21 July 2012

Dawood Ibrahim uses shipbreaking business to smuggle drugs, arms

CHENNAI: Dawood Ibrahim and his aides have a major stake in the multimillion-dollar shipbreaking industry in India, according to an intelligence report by the ministry of defence.

The report says certain Pakistani nationals involved with the D-Company based in London and the UAE have a major stake in the country's shipbreaking industry, investing crores of rupees in the environmentally hazardous industry based in Alang, Gujarat. Intelligence sources said the Pakistani nationals fix deals by paying in hard cash with the collusion of corrupt local officials.

Intelligence agencies briefed an inter-ministerial committee in Delhi in February 2012 about the entry of Dawood's aides into the industry and the potential security threat implications, said sources in the directorate of naval intelligence.

D-Company men smuggle contraband, arms and explosives with the participation of foreign agents during their ship dismantling operations, the report says. Dawood's men use money laundering to fund the deals and many end-of-life vessels that arrive at the ship breaking yards in Gujarat simply disappear from anchorage after a short while.

Officials said the current system, which permits a free run to vessels carrying dismantling permits, has allowed entry to criminals.

"The system has to be regulated and every vessel should be thoroughly checked by the navy," said a senior naval officer. "MoD clearances have to be made mandatory for the entry of vessels for dismantling in India."
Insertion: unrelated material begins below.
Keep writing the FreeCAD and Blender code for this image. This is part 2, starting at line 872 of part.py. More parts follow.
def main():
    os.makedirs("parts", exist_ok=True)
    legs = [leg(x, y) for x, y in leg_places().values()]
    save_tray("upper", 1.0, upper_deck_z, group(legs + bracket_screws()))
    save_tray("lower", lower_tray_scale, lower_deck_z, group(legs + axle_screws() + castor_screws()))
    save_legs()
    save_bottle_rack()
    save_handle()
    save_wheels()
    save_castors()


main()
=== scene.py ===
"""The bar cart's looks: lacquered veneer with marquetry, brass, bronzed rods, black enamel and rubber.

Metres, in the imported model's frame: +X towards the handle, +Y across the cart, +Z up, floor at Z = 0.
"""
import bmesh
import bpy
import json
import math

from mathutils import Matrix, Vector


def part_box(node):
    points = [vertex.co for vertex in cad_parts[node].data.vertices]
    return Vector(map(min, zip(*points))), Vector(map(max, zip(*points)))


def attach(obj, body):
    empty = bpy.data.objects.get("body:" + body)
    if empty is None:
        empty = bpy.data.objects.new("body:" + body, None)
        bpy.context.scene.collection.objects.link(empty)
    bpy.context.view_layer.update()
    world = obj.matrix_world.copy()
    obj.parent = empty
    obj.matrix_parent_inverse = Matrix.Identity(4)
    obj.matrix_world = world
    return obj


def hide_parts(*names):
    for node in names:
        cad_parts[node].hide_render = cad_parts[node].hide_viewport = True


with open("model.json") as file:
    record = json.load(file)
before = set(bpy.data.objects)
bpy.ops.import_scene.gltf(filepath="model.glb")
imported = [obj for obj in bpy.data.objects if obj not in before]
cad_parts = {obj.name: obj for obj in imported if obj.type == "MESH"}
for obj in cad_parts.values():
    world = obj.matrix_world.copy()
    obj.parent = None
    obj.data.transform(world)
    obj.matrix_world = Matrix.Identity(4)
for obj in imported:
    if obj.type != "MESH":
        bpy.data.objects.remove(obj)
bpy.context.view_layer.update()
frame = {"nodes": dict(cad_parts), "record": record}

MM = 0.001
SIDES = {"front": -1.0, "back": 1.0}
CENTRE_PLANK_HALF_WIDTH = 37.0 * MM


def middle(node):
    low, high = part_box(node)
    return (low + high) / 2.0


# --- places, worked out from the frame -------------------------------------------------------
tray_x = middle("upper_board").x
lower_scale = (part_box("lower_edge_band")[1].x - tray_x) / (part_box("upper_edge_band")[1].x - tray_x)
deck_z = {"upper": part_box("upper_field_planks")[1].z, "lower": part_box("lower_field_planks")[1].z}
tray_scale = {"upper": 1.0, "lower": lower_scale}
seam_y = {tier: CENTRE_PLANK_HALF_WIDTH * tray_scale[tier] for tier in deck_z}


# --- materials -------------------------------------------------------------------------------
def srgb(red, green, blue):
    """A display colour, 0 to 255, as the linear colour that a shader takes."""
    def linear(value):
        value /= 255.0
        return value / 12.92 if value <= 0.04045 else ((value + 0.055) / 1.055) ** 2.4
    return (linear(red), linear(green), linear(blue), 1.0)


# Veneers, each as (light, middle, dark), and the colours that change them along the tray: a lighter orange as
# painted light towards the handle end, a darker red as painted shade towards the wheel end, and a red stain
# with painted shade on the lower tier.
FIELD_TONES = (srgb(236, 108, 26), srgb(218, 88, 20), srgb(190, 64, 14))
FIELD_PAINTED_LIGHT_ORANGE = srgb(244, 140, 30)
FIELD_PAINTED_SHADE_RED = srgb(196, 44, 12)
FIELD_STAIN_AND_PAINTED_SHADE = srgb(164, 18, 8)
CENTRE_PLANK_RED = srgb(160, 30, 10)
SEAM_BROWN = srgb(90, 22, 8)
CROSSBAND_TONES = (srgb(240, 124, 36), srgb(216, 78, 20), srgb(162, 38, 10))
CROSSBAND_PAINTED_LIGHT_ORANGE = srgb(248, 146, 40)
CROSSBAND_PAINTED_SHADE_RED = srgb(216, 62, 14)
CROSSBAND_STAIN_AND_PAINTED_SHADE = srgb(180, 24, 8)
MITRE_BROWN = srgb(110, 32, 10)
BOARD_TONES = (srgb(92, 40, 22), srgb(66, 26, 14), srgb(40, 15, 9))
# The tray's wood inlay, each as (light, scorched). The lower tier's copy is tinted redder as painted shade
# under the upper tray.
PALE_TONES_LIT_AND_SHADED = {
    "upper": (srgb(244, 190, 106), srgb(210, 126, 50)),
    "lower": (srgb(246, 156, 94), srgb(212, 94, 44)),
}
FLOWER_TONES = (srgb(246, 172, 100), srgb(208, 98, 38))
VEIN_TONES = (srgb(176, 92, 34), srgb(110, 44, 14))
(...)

At present, ships bound to Alang are permitted to anchor anywhere for emergency repairs. "People from the underworld have a large stake in Alang ship-breaking deals," the officer said.

Shipping and marine security expert Veeresh Mallik said the shipbreaking industry is mostly funded by black money. "Apart from smuggling and activities that put national security at risk, many foreign-flagged vessels come to Alang and leave with forged registrations. Many such vessels have origins in safe havens for smuggling in the Persian Gulf and off the African coast," he said.

Gopal Krishna, a researcher on shipbreaking in India, said nearly 6,000 vessels have been dispatched to India for dismantling over the past two decades. "At least 120 vessels are now berthed in Alang," he said. The shipping ministry has warned states of serious action if they fail to keep a tab on the entry of toxic, end-of-life ships for dismantling.